As reported by CBS' 60 Minutes, a team that includes Vince Pankoke, who spent three decades as an FBI special agent targeting Colombian drug cartels, has named the person responsible as Arnold van den Bergh, who died in 1950. "It is a circumstantial case, as many cases are. In today's crime solving, they want positive DNA evidence or video surveillance tape," Pankoke said. "We can't give you any of that. But in a historical case this old, with all the evidence that we obtained, I think it's pretty convincing."
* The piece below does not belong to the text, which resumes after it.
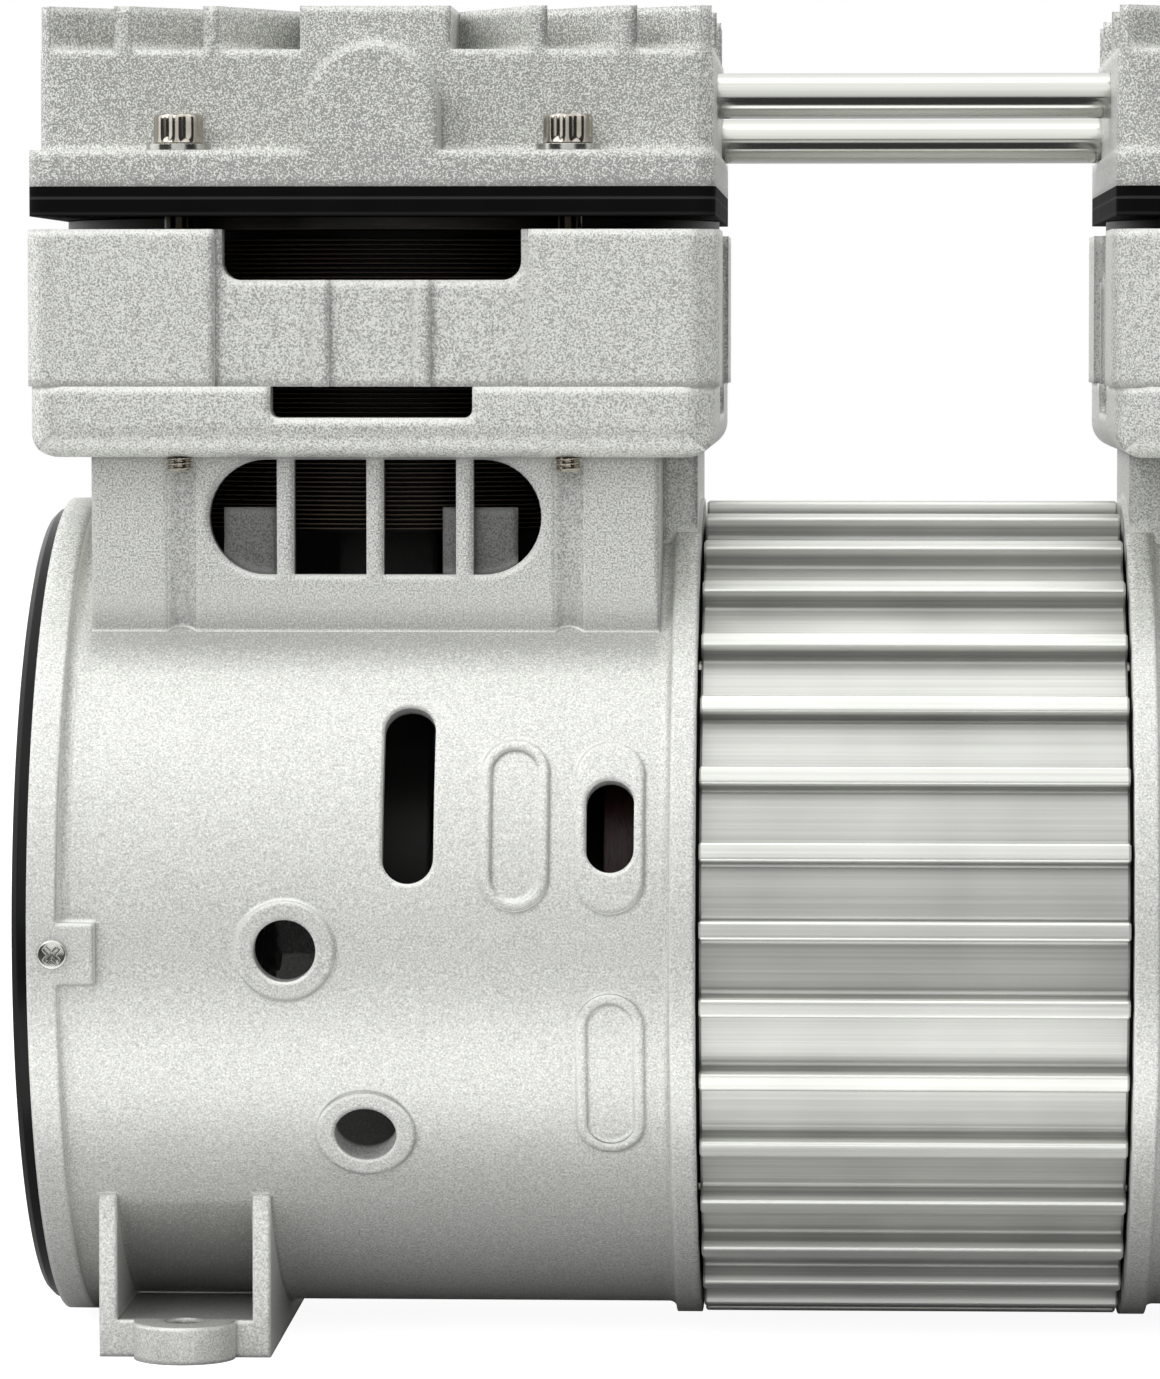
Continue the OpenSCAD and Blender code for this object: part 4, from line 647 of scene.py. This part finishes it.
stage = {
    "floorSize": 6.0,
    # the floor as the camera sees it, and as it lights the object
    "floorShade": grey(0.3),
    "floorGlow": 0.93,
    "floorBounce": grey(0.35),
    "cardColour": grey(0.03),
    # how much of the white background shows in metal, beside the lit surroundings
    "glossShare": 0.4,
    # the surroundings' light: the same from all round, then more from each side
    "even": 0.4,
    "above": 1.42,
    "front": 0.37,
    "right": 0.1,
    "left": 1.0,
}
lamps = [
    # name, place, aimed at, width, depth, watts
    ("keyLamp", (-0.75, -0.75, 0.85), (-0.03, 0.0, 0.09), 0.6, 0.6, 2.8),
    ("topLamp", (-0.03, -0.1, 1.3), (-0.03, 0.0, 0.09), 0.9, 0.7, 0.8),
    ("tableLamp", (-0.03, -0.108, 0.004), (-0.03, -0.1, 0.1), 0.5, 0.07, 0.14),
]
cards = [
    # dark cards that only reflections see: name, two opposite corners
    ("tableCard", (-1.4, -1.3, 0.001), (1.4, -0.17, 0.001)),
    ("leftCard", (-1.3, -0.5, 0.001), (-0.55, -1.25, 1.1)),
    ("rightCard", (1.3, -0.5, 0.001), (0.55, -1.25, 1.1)),
]


def sheet(name, low, high, material):
    # A flat rectangle that lies down where its corners are level, and stands up otherwise
    (x0, y0, z0), (x1, y1, z1) = low, high
    flat = z0 == z1
    corners = [(x0, y0, z0), (x1, y0 if flat else y1, z0), (x1, y1, z1), (x0, y1 if flat else y0, z1)]
    mesh = bpy.data.meshes.new(name)
    mesh.from_pydata(corners, [], [(0, 1, 2, 3)])
    mesh.materials.append(material)
    made = bpy.data.objects.new(name, mesh)
    bpy.context.collection.objects.link(made)
    return made


def makeStage():
    f = Finish("floorPaint")
    seen = f.node("ShaderNodeLightPath", {}, {}, "Is Camera Ray")
    bounce = f.node("ShaderNodeBsdfDiffuse", {}, {"Color": stage["floorBounce"]})
    shade = f.node("ShaderNodeBsdfDiffuse", {}, {"Color": stage["floorShade"]})
    glow = f.node("ShaderNodeEmission", {}, {"Color": (1, 1, 1, 1), "Strength": stage["floorGlow"]})
    shown = f.node("ShaderNodeAddShader", {}, {0: shade, 1: glow})
    chosen = f.node("ShaderNodeMixShader", {}, {0: seen, 1: bounce, 2: shown})
    f.node("ShaderNodeOutputMaterial", {}, {"Surface": chosen})
    half = stage["floorSize"] / 2
    sheet("floor", (-half, -half, 0.0), (half, half, 0.0), f.material)

    black = Finish("cardPaint")
    matt = black.node("ShaderNodeBsdfDiffuse", {}, {"Color": stage["cardColour"]})
    black.node("ShaderNodeOutputMaterial", {}, {"Surface": matt})
    for name, low, high in cards:
        card = sheet(name, low, high, black.material)
        card.visible_camera = card.visible_diffuse = card.visible_shadow = False

    world = bpy.data.worlds.new("studio")
    bpy.context.scene.world = world
    world.use_nodes = True
    w = Finish("studio", world.node_tree)
    camera, through, glossy = [w.node("ShaderNodeLightPath", {}, {}, "Is %s Ray" % ray)
                               for ray in ("Camera", "Transmission", "Glossy")]
    plain = (camera + through + glossy * stage["glossShare"]).clamped()
    direction = w.node("ShaderNodeTexCoord", {}, {}, "Generated")
    x, y, z = [w.node("ShaderNodeSeparateXYZ", {}, {"Vector": direction}, axis) for axis in range(3)]
    # each share grows with the direction's turn towards its side
    studio = (stage["even"] + z.clamped() * stage["above"] + (y * -1).clamped() ** 2.0 * stage["front"]
              + x.clamped() * stage["right"] + (x * -1).clamped() * stage["left"])
    strength = plain + (1 - plain) * studio
    sky = w.node("ShaderNodeBackground", {}, {"Color": (1, 1, 1, 1), "Strength": strength})
    w.node("ShaderNodeOutputWorld", {}, {"Surface": sky})

    for name, spot, aim, width, height, watts in lamps:
        data = bpy.data.lights.new(name, "AREA")
        data.shape = "RECTANGLE"
        data.size, data.size_y, data.energy = width, height, watts
        lamp = bpy.data.objects.new(name, data)
        bpy.context.collection.objects.link(lamp)
        lamp.location = spot
        lamp.rotation_euler = (Vector(aim) - Vector(spot)).to_track_quat("-Z", "Y").to_euler()


view = {
    "eye": (-8.7 * mm, -958.5 * mm, 142.7 * mm),
    "look": (-0.04109, 1.0, -0.05375),
    "lens": 172.6,
    "sensor": 36.0,
}


def makeCamera():
    data = bpy.data.cameras.new("camera")
    data.lens = view["lens"]
    data.sensor_width = view["sensor"]
    camera = bpy.data.objects.new("camera", data)
    bpy.context.collection.objects.link(camera)
    camera.location = view["eye"]
    camera.rotation_euler = Vector(view["look"]).to_track_quat("-Z", "Y").to_euler()
    bpy.context.scene.camera = camera


makeCamera()
makeStage()
bpy.context.scene.view_settings.view_transform = "Standard"
print("camera and stage made")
Pankoke said that they had gone all in on the case and reopened all old investigations that they could in the past six years, including those headed by the Dutch police in 1948 and 1963. This however did not help a lot since all the cases were incomplete and had common information. "They were scattered about in probably a dozen different archives. Reports were missing. Witnesses had passed on. Memories had failed,", Pankoke told 60 minutes. 

Pankoke and his team began using the Dutch archives which the Nazis would use to hunt people down. The team did this to see if they could make any possible connection to those who were close to the hiding place and find a reason for them to betray the Franks. Pankoke then discovered a man called Van den Bergh, who was a member of the Jewish Council, who was known to tun over lists of addresses where Jews were in hiding to the Nazis. "There's no evidence to indicate that he knew who was hiding at any of these addresses. They were just addresses that were provided that — where Jews were known to have been in hiding," Pankoke said.

Investigators also discovered that Van den Bergh or his family had not been sent to any death camps after the Nazis began to disband the Jewish councils, something Pankoke says could only have been possible if Van den Bergh "had some kind of leverage." Bergh's name had also appeared in the 1963 probe but the investigation was soon dropped. 

"We read just one small paragraph that mentioned that during the interview of [Anne Frank's father] Otto Frank, he told them that shortly after liberation, he received an anonymous note identifying his betrayer of the address where they were staying, the annex, as Arnold Van den Bergh." Pankoke said. In 2018, Pankoke and the team located the son of one of the former investigators, who surprisingly was able to locate Otto Frank's copy of the note naming Van den Bergh.